I am trying to use induction starting from 1 in a Coq proof. From this question I got a proof of the induction principle I need:
Section induction_at_1.
Variable P : nat -> Prop.
Hypothesis p1 : P 1.
Hypothesis pS : forall n, P n -> P (S n).
Theorem induction_at_1:
forall n, n > 0 -> P n.
induction n; intro.
- exfalso; omega.
- destruct n.
+ apply p1.
+ assert (S n >= 1) by omega.
intuition.
Qed.
End induction_at_1.
What I get looks structurally very similar to standard induction. In fact, Check nat_ind yields
nat_ind:
forall P : nat -> Prop,
P 0 ->
(forall n : nat, P n -> P (S n)) ->
forall n : nat, P n
while Check induction_at_1 yields
induction_at_1:
forall P : nat -> Prop,
P 1 ->
(forall n : nat, P n -> P (S n)) ->
forall n : nat, n > 0 -> P n
The issue arises when I try to apply this induction principle. For instance, I would like to prove by induction
Lemma cancellation:
forall a b c: nat, a > 0 -> a * b = a * c -> b = c.

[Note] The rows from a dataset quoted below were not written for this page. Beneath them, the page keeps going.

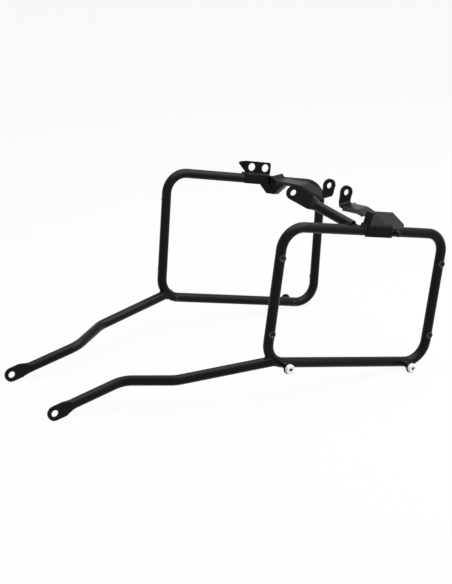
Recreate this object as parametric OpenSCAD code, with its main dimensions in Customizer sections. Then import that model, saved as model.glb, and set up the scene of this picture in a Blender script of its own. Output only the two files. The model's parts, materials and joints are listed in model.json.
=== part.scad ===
// Motorbike pannier frame: a left and a right carrier for hard side cases.
// Each carrier is one closed loop of bent steel tube with a lower strut that ends in a
// flattened foot, a folded saddle on the top tube, an eye strap bolted on behind it,
// threaded inserts in the uprights and two pins with white bushes on the bottom tube.
//
// The model is drawn as the frame sits on the bike: X points rearward, Y to the right
// side, Z up, and the tubes of the loops run level. The last step tips the whole frame
// back until both feet and both rear pins stand on the floor, Z = 0.

/* [Tube] */
// Outside diameter of the loop and strut tube
tube_d = 20; // [18:0.5:22]
// Wall of the tube
tube_wall = 2; // [1.5:0.25:3]

/* [Loop] */
// Length between the axes of the two uprights
loop_l = 378; // [340:1:420]
// Height between the axes of the top and bottom tubes
loop_h = 269; // [240:1:300]
// Forward lean of the uprights, in degrees
rake = 4.5; // [0:0.1:8]
// Radius of the loop's four bends, at the tube's axis
bend_r = 42; // [38:1:45]

/* [Stance] */
// Distance between the middles of the two loops
span = 460; // [420:1:520]
// Angle by which the rear ends stand closer together
toe = 2.1; // [0:0.1:4]
// Angle by which the tops lean outward
cant = 3.4; // [0:0.1:5]

/* [Lower strut] */
// Rearward place of the outer bend
knee_x = -337; // [-345:1:-325]
// Distance of the outer bend from the centre plane
knee_y = 178; // [165:1:190]
// Height of the outer bend
knee_z = -187; // [-196:1:-180]
// Rearward place of the inner bend
elbow_x = -413; // [-420:1:-400]
// Height of the inner bend
elbow_z = -210; // [-222:1:-204]
// Rearward place of the foot's hole
foot_x = -545; // [-560:1:-525]
// Distance of the last stretch of tube from the centre plane
foot_y = 110; // [105:1:120]
// Height of the foot's hole
foot_z = -273; // [-290:1:-262]
// Bend radius of the strut, at the tube's axis
strut_bend = 50; // [35:1:55]
// Diameter of the hole in the foot
foot_hole = 14; // [8:0.5:14]

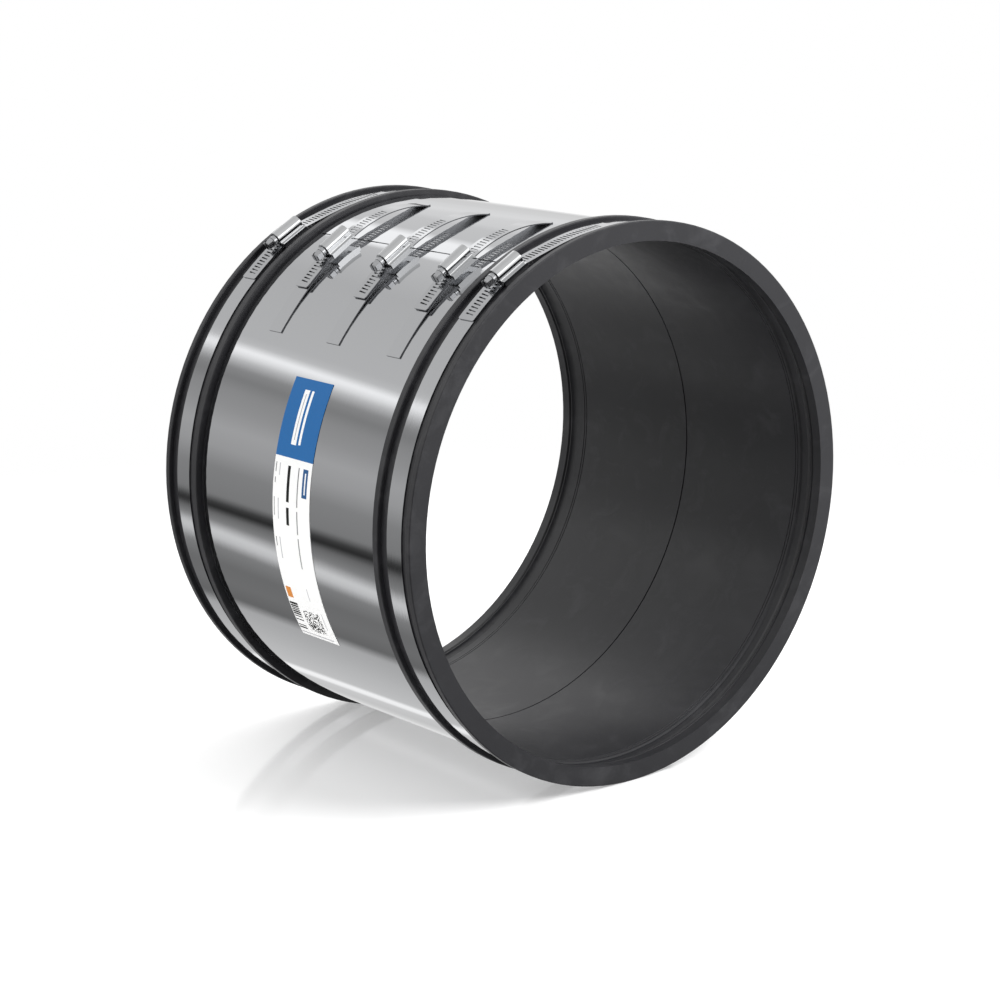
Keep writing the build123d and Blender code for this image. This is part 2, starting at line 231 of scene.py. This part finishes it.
def makeFloor():
    azimuth = math.radians(studio["floorAzimuth"])
    down = Vector((math.cos(azimuth), math.sin(azimuth), 0))
    along = Vector((-down.y, down.x, 0))
    centre = down * (outerRadius + studio["floorGap"]) + Vector((0, 0, sleeveLength / 2))
    half = studio["floorSize"] / 2
    corners = [centre + along * (a * half) + Vector((0, 0, b * half))
               for a, b in ((1, 1), (1, -1), (-1, -1), (-1, 1))]
    mesh = bpy.data.meshes.new("studioFloor")
    mesh.from_pydata([tuple(c) for c in corners], [], [(0, 1, 2, 3)])
    if mesh.polygons[0].normal.dot(down) > 0:
        mesh.flip_normals()
    floor = bpy.data.objects.new("studioFloor", mesh)
    bpy.context.scene.collection.objects.link(floor)
    material, tree = newMaterial("studioFloor")
    paint = addNode(tree, "ShaderNodeBsdfPrincipled", {"Base Color": hexColor(studio["floorColor"]),
                                                       "Roughness": studio["floorRoughness"],
                                                       "Emission Color": (1, 1, 1, 1),
                                                       "Emission Strength": studio["floorGlow"]})
    clear = addNode(tree, "ShaderNodeBsdfTransparent")
    behind = addNode(tree, "ShaderNodeNewGeometry").outputs["Backfacing"]    # clear for views from below
    point = addNode(tree, "ShaderNodeTexCoord").outputs["Object"]
    offset = addNode(tree, "ShaderNodeVectorMath", {0: point, 1: tuple(centre)}, operation="DISTANCE")
    near, far = studio["floorClear"]
    fade = addNode(tree, "ShaderNodeMapRange", {"Value": offset.outputs["Value"], "From Min": near,
                                                "From Max": far}, interpolation_type="SMOOTHSTEP")
    clearness = addNode(tree, "ShaderNodeMath", {0: behind, 1: fade}, operation="MAXIMUM")
    mix = addNode(tree, "ShaderNodeMixShader", {0: clearness, 1: paint, 2: clear})
    addNode(tree, "ShaderNodeOutputMaterial", {"Surface": mix})
    mesh.materials.append(material)
    floor.visible_glossy = False    # the steel mirrors the panels instead


def makeSoftBox():
    azimuth = math.radians(studio["softBoxAzimuth"])
    elevation = math.radians(studio["softBoxElevation"])
    away = Vector((math.cos(elevation) * math.cos(azimuth), math.cos(elevation) * math.sin(azimuth),
                   math.sin(elevation)))
    data = bpy.data.lights.new("overheadSoftBox", "AREA")
    data.shape = "SQUARE"
    data.size = studio["softBoxSize"]
    data.energy = studio["softBoxPower"]
    light = bpy.data.objects.new("overheadSoftBox", data)
    bpy.context.scene.collection.objects.link(light)
    light.location = Vector((0, 0, sleeveLength / 2)) + away * studio["softBoxDistance"]
    light.rotation_mode = "QUATERNION"
    light.rotation_quaternion = (-away).to_track_quat("-Z", "Y")
    light.visible_camera = False
    light.visible_glossy = False    # the steel mirrors the panels instead


makeWorld()
makeFloor()
makeSoftBox()
print("studio ready")


# Moulded rubber: EPDM compression moulded in a bead-blasted steel mould, so black, dull and finely grained,
# with pale cloudy traces of the powder that keeps it from sticking.
rubber = {
    "color": "#222225",
    "worn": "#2b2b2e",
    "powder": "#5a5a5d",
    "powderShare": 0.22,
    "powderNoise": (0.52, 0.74),     # the powder comes in between these values of the noise
    "roughness": (0.30, 0.44),       # bare skin and powdered skin
    "roughnessNoise": (0.3, 0.7),
    "ior": 1.55,
    "grain": 0.9 * mm,               # mould grain, drawn coarser than real so that it shows
    "grainDepth": 0.05 * mm,
    "cloud": 70 * mm,                # slow change of tone from mould release
    "wipe": 26 * mm,                 # size of the powder traces
}


def mouldedRubber():
    material, tree = newMaterial("mouldedEpdmRubber")
    cloud = addNode(tree, "ShaderNodeTexNoise", {"Vector": objectPoint(tree), "Scale": 1 / rubber["cloud"],
                                                 "Detail": 3.0, "Roughness": 0.6})
    wipe = addNode(tree, "ShaderNodeTexNoise", {"Vector": objectPoint(tree), "Scale": 1 / rubber["wipe"],
                                                "Detail": 5.0, "Roughness": 0.65, "Distortion": 0.6})
    grain = addNode(tree, "ShaderNodeTexNoise", {"Vector": objectPoint(tree), "Scale": 1 / rubber["grain"],
                                                 "Detail": 2.0})
    tone = addNode(tree, "ShaderNodeMix", {"Factor": cloud.outputs["Fac"], "A": hexColor(rubber["color"]),
                                           "B": hexColor(rubber["worn"])}, data_type="RGBA")
    low, high = rubber["powderNoise"]
    trace = addNode(tree, "ShaderNodeMapRange", {"Value": wipe.outputs["Fac"], "From Min": low,
                                                 "From Max": high, "To Max": rubber["powderShare"]})
    tone = addNode(tree, "ShaderNodeMix", {"Factor": trace, "A": tone.outputs["Result"],
                                           "B": hexColor(rubber["powder"])}, data_type="RGBA")
    low, high = rubber["roughnessNoise"]
    dull = addNode(tree, "ShaderNodeMapRange", {"Value": wipe.outputs["Fac"], "From Min": low,
                                                "From Max": high, "To Min": rubber["roughness"][0],
                                                "To Max": rubber["roughness"][1]})
    bump = addNode(tree, "ShaderNodeBump", {"Height": grain.outputs["Fac"], "Strength": 0.6,
                                            "Distance": rubber["grainDepth"]})
    skin = addNode(tree, "ShaderNodeBsdfPrincipled", {"Base Color": tone.outputs["Result"],
                                                      "Roughness": dull, "IOR": rubber["ior"],
                                                      "Normal": bump})
    addNode(tree, "ShaderNodeOutputMaterial", {"Surface": skin})
    return material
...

This seems exactly suited to the kind of induction I have above, but when I start my proof like this
intros a b c H0 H1.
induction a using induction_at_1.
I get the following error, which I cannot interpret:
Not the right number of induction arguments (expected 2 arguments).
Since the two induction principles look almost identical to me, I am not sure why this does not work. Any ideas?